Big Billion Startup: The Untold Flipkart Story
Mihir Dalal's account of Flipkart is, at its core, a study in how institutions are invented in the absence of the preconditions that convent
The Central Argument: Improvisation as Strategy
Mihir Dalal’s account of Flipkart is, at its core, a study in how institutions are invented in the absence of the preconditions that conventional business theory assumes. The central argument, woven through the narrative of Sachin and Binny Bansal’s improbable construction of India’s first internet-era retail giant, is that entrepreneurship in a developing-market context is not merely a scaled-down version of Silicon Valley ambition — it is a fundamentally different activity, one demanding constant improvisation against an infrastructure that simply does not cooperate. Roads fail, payment systems resist, warehouses must be conjured from scratch, and trust between buyer and seller cannot be taken for granted. What Flipkart built was not just a company but an entire operational stack that the Indian economy had not yet produced on its own.
Context: Why India Made This Story Necessary
The early 2000s and 2010s in India represent a peculiar economic inflection point. Capital was beginning to move, mobile penetration was accelerating, and a young demographic was brushing up against the friction of retail life — endless haggling, limited selection, uncertain quality. Yet the logistics backbone, the digital payments infrastructure, and the consumer trust required to make e-commerce work were largely absent. This is the context that makes Flipkart worth examining seriously. The Bansals were not importing a proven model into a ready market; they were betting that the market could be assembled as they went. Cash on delivery, which became Flipkart’s unlikely superpower, was not a concession to backwardness — it was a precise reading of a consumer psyche that had every rational reason to distrust online transactions. The insight was sociological before it was operational.

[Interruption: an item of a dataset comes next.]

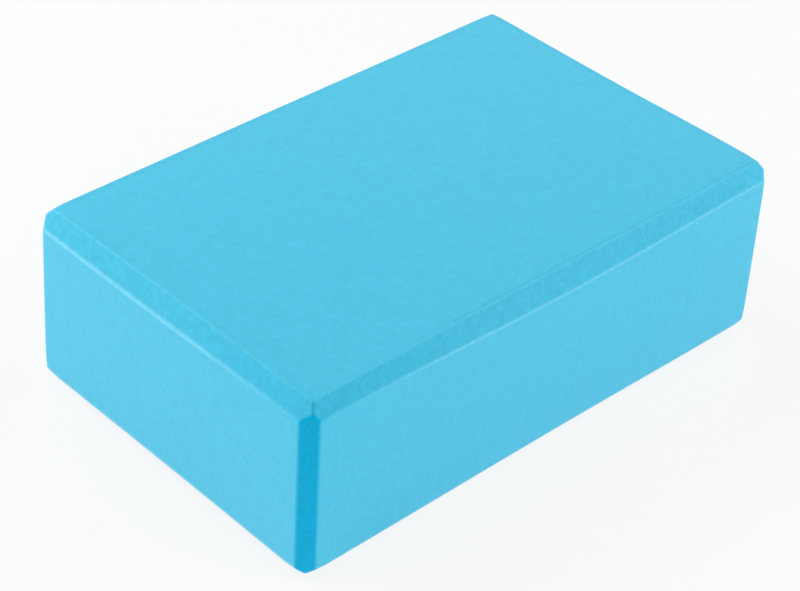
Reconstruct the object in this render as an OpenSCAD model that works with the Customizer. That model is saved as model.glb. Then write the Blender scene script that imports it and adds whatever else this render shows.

Key Insights: Trust, Scale, and the Costs of Speed
What Dalal surfaces with particular acuity is the relationship between speed and institutional decay. Flipkart grew at a pace that routinely outran its own managerial capacity. Hiring lurched ahead of culture-building; processes were patched rather than designed; the engineering organization, which was the company’s original pride, became increasingly difficult to steer as headcount ballooned. There is a recurring tension in the book between the founders’ genuine product instincts and the demands of running what was, by any measure, a logistics and operations company wearing a technology company’s identity. This identity confusion mattered enormously when investors arrived — each valuation round brought expectations calibrated to tech-company margins rather than the thin, bruising economics of moving physical goods across a subcontinent.
The War for talent is another thread Dalal pulls carefully. Flipkart at its peak was engineering India’s startup ecosystem almost by accident, training a generation of product managers, engineers, and operators who would go on to seed dozens of subsequent ventures. This externality — the human capital spillover — is rarely accounted for in any balance sheet, yet it may be the company’s most durable contribution to the Indian economy, more lasting than any GMV milestone.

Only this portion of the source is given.